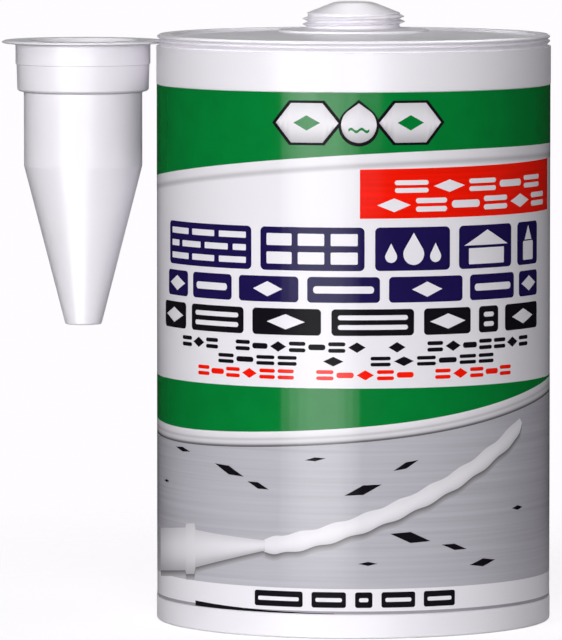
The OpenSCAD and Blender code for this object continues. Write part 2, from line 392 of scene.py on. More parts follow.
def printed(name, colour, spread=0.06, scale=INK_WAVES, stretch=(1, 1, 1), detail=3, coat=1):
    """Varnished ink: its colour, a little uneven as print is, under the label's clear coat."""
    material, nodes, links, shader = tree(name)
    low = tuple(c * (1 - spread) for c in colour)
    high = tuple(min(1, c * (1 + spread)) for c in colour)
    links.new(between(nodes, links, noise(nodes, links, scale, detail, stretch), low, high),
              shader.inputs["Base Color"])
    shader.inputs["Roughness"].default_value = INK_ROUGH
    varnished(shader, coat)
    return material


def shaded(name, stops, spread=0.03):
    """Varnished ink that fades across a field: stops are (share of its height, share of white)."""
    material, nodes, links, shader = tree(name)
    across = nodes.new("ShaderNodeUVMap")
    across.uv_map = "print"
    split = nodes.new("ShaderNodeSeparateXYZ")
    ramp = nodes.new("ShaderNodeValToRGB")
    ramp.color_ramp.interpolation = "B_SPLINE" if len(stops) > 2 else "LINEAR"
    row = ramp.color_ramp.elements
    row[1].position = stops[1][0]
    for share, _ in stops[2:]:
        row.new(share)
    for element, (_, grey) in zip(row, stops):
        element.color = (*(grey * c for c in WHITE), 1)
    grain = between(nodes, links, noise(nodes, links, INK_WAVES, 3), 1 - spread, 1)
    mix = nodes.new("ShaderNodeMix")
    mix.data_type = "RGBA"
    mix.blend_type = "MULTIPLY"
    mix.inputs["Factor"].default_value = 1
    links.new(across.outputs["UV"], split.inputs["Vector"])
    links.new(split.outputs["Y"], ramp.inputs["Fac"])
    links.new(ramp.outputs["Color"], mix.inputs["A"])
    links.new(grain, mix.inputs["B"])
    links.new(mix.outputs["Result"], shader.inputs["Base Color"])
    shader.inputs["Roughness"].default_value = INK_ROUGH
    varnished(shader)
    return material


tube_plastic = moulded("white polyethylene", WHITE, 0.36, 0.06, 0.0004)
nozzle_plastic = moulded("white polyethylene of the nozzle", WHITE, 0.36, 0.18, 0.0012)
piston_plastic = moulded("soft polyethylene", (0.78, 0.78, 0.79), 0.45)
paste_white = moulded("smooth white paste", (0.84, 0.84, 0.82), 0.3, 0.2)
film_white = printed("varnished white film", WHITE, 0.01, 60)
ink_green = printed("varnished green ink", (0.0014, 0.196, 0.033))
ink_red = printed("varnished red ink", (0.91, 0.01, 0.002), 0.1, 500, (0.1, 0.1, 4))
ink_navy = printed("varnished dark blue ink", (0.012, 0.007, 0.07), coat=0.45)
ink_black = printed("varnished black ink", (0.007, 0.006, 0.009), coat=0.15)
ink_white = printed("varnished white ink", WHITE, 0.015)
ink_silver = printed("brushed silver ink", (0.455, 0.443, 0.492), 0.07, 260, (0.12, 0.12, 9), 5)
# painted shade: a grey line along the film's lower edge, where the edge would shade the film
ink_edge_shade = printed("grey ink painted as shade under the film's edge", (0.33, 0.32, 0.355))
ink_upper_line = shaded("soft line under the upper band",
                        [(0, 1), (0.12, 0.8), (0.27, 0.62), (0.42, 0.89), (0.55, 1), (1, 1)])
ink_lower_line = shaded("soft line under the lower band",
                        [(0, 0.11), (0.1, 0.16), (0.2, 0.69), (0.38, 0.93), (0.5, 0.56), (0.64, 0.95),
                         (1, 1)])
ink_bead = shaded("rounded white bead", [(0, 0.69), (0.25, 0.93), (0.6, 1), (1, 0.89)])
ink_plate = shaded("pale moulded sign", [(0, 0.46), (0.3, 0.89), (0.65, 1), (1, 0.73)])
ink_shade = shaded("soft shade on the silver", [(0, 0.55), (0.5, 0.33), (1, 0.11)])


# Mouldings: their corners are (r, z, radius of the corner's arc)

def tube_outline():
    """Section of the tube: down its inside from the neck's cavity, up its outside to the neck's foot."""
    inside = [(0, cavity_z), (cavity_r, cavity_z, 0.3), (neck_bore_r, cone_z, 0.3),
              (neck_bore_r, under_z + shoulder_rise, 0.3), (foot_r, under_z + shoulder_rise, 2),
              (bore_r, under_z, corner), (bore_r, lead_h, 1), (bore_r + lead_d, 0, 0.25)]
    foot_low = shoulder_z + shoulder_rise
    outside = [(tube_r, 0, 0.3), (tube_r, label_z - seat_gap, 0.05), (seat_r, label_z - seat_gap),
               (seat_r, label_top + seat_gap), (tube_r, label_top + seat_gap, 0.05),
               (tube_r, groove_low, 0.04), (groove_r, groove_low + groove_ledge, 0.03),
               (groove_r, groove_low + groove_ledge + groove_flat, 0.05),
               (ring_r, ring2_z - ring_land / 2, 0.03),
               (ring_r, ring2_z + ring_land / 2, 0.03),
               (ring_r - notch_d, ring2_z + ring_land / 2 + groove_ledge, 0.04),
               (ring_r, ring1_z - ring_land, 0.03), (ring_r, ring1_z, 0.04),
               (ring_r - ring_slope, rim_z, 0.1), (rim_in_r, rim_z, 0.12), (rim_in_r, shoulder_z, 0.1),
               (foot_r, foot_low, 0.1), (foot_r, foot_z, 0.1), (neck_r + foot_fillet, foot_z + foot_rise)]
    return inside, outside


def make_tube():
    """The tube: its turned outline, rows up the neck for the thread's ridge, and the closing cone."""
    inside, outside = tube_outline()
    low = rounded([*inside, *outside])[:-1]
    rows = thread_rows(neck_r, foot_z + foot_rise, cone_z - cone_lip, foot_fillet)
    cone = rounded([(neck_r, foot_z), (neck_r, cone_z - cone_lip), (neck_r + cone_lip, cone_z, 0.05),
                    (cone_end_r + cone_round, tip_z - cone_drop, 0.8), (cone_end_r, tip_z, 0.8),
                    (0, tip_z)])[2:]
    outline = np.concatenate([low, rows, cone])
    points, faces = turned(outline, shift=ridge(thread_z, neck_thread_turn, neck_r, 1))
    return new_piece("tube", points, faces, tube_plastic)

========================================

**WHAT TO PRODUCE**
Please reproduce the entire listing, exactly as shown.

**THE ANSWER**
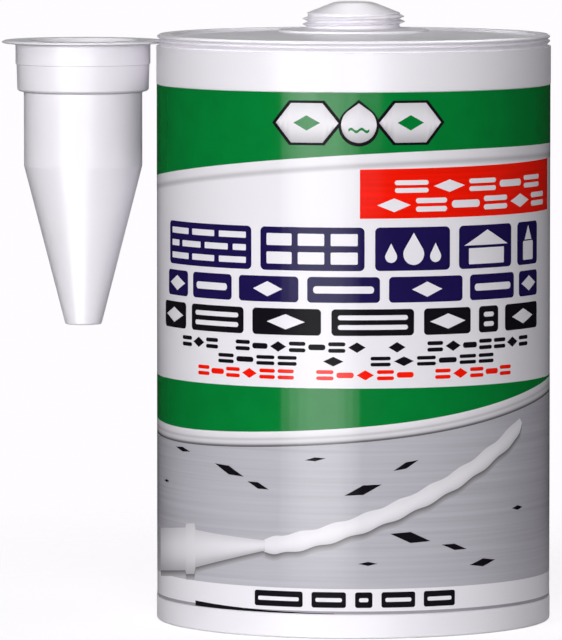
The OpenSCAD and Blender code for this object continues. Write part 2, from line 392 of scene.py on. More parts follow.
def printed(name, colour, spread=0.06, scale=INK_WAVES, stretch=(1, 1, 1), detail=3, coat=1):
    """Varnished ink: its colour, a little uneven as print is, under the label's clear coat."""
    material, nodes, links, shader = tree(name)
    low = tuple(c * (1 - spread) for c in colour)
    high = tuple(min(1, c * (1 + spread)) for c in colour)
    links.new(between(nodes, links, noise(nodes, links, scale, detail, stretch), low, high),
              shader.inputs["Base Color"])
    shader.inputs["Roughness"].default_value = INK_ROUGH
    varnished(shader, coat)
    return material


def shaded(name, stops, spread=0.03):
    """Varnished ink that fades across a field: stops are (share of its height, share of white)."""
    material, nodes, links, shader = tree(name)
    across = nodes.new("ShaderNodeUVMap")
    across.uv_map = "print"
    split = nodes.new("ShaderNodeSeparateXYZ")
    ramp = nodes.new("ShaderNodeValToRGB")
    ramp.color_ramp.interpolation = "B_SPLINE" if len(stops) > 2 else "LINEAR"
    row = ramp.color_ramp.elements
    row[1].position = stops[1][0]
    for share, _ in stops[2:]:
        row.new(share)
    for element, (_, grey) in zip(row, stops):
        element.color = (*(grey * c for c in WHITE), 1)
    grain = between(nodes, links, noise(nodes, links, INK_WAVES, 3), 1 - spread, 1)
    mix = nodes.new("ShaderNodeMix")
    mix.data_type = "RGBA"
    mix.blend_type = "MULTIPLY"
    mix.inputs["Factor"].default_value = 1
    links.new(across.outputs["UV"], split.inputs["Vector"])
    links.new(split.outputs["Y"], ramp.inputs["Fac"])
    links.new(ramp.outputs["Color"], mix.inputs["A"])
    links.new(grain, mix.inputs["B"])
    links.new(mix.outputs["Result"], shader.inputs["Base Color"])
    shader.inputs["Roughness"].default_value = INK_ROUGH
    varnished(shader)
    return material


tube_plastic = moulded("white polyethylene", WHITE, 0.36, 0.06, 0.0004)
nozzle_plastic = moulded("white polyethylene of the nozzle", WHITE, 0.36, 0.18, 0.0012)
piston_plastic = moulded("soft polyethylene", (0.78, 0.78, 0.79), 0.45)
paste_white = moulded("smooth white paste", (0.84, 0.84, 0.82), 0.3, 0.2)
film_white = printed("varnished white film", WHITE, 0.01, 60)
ink_green = printed("varnished green ink", (0.0014, 0.196, 0.033))
ink_red = printed("varnished red ink", (0.91, 0.01, 0.002), 0.1, 500, (0.1, 0.1, 4))
ink_navy = printed("varnished dark blue ink", (0.012, 0.007, 0.07), coat=0.45)
ink_black = printed("varnished black ink", (0.007, 0.006, 0.009), coat=0.15)
ink_white = printed("varnished white ink", WHITE, 0.015)
ink_silver = printed("brushed silver ink", (0.455, 0.443, 0.492), 0.07, 260, (0.12, 0.12, 9), 5)
# painted shade: a grey line along the film's lower edge, where the edge would shade the film
ink_edge_shade = printed("grey ink painted as shade under the film's edge", (0.33, 0.32, 0.355))
ink_upper_line = shaded("soft line under the upper band",
                        [(0, 1), (0.12, 0.8), (0.27, 0.62), (0.42, 0.89), (0.55, 1), (1, 1)])
ink_lower_line = shaded("soft line under the lower band",
                        [(0, 0.11), (0.1, 0.16), (0.2, 0.69), (0.38, 0.93), (0.5, 0.56), (0.64, 0.95),
                         (1, 1)])
ink_bead = shaded("rounded white bead", [(0, 0.69), (0.25, 0.93), (0.6, 1), (1, 0.89)])
ink_plate = shaded("pale moulded sign", [(0, 0.46), (0.3, 0.89), (0.65, 1), (1, 0.73)])
ink_shade = shaded("soft shade on the silver", [(0, 0.55), (0.5, 0.33), (1, 0.11)])


# Mouldings: their corners are (r, z, radius of the corner's arc)

def tube_outline():
    """Section of the tube: down its inside from the neck's cavity, up its outside to the neck's foot."""
    inside = [(0, cavity_z), (cavity_r, cavity_z, 0.3), (neck_bore_r, cone_z, 0.3),
              (neck_bore_r, under_z + shoulder_rise, 0.3), (foot_r, under_z + shoulder_rise, 2),
              (bore_r, under_z, corner), (bore_r, lead_h, 1), (bore_r + lead_d, 0, 0.25)]
    foot_low = shoulder_z + shoulder_rise
    outside = [(tube_r, 0, 0.3), (tube_r, label_z - seat_gap, 0.05), (seat_r, label_z - seat_gap),
               (seat_r, label_top + seat_gap), (tube_r, label_top + seat_gap, 0.05),
               (tube_r, groove_low, 0.04), (groove_r, groove_low + groove_ledge, 0.03),
               (groove_r, groove_low + groove_ledge + groove_flat, 0.05),
               (ring_r, ring2_z - ring_land / 2, 0.03),
               (ring_r, ring2_z + ring_land / 2, 0.03),
               (ring_r - notch_d, ring2_z + ring_land / 2 + groove_ledge, 0.04),
               (ring_r, ring1_z - ring_land, 0.03), (ring_r, ring1_z, 0.04),
               (ring_r - ring_slope, rim_z, 0.1), (rim_in_r, rim_z, 0.12), (rim_in_r, shoulder_z, 0.1),
               (foot_r, foot_low, 0.1), (foot_r, foot_z, 0.1), (neck_r + foot_fillet, foot_z + foot_rise)]
    return inside, outside


def make_tube():
    """The tube: its turned outline, rows up the neck for the thread's ridge, and the closing cone."""
    inside, outside = tube_outline()
    low = rounded([*inside, *outside])[:-1]
    rows = thread_rows(neck_r, foot_z + foot_rise, cone_z - cone_lip, foot_fillet)
    cone = rounded([(neck_r, foot_z), (neck_r, cone_z - cone_lip), (neck_r + cone_lip, cone_z, 0.05),
                    (cone_end_r + cone_round, tip_z - cone_drop, 0.8), (cone_end_r, tip_z, 0.8),
                    (0, tip_z)])[2:]
    outline = np.concatenate([low, rows, cone])
    points, faces = turned(outline, shift=ridge(thread_z, neck_thread_turn, neck_r, 1))
    return new_piece("tube", points, faces, tube_plastic)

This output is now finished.